For a deeper look at why headed-by-design is a deliberate choice rather than a missing feature, see Headed vs headless browsers.

How to pick

A few decision rules that hold up across most projects:
  • Writing your own scraper in code, just need to render a page? Playwright is the default. Puppeteer if Chrome-only and you’re already in Node. Selenium only if you need a browser those two don’t support.
  • Code-based scraper, target site fingerprints aggressively? Move to a stealth variant (puppeteer-extra-stealth, undetected-chromedriver, nodriver) — or skip to a cloud API that bundles anti-bot handling.

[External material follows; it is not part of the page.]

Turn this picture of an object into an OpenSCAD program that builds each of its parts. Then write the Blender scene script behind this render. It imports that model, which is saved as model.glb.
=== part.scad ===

  • Don’t want to host browsers at all? Cloud APIs: Browserless / Browserbase / Steel for plain rendering; Zyte API / Bright Data Scraping Browser for unblocking-included.
  • Don’t want to write code at all? Integrated platform: Octoparse (or ParseHub). Headed by design, visual selection, runtime bundled with workflow and cloud execution.
  • Operator isn’t an engineer, and the target site has anti-bot defenses? This is the strongest case for headed by design — fewer detection signals to leak, and a human can step in when a CAPTCHA appears.
The runtime decision is rarely permanent. Many teams start in a cloud API for one-off rendering, move to a stealth-equipped code library for repeat jobs, and reach for an integrated platform when the operator needs to be someone other than the engineer.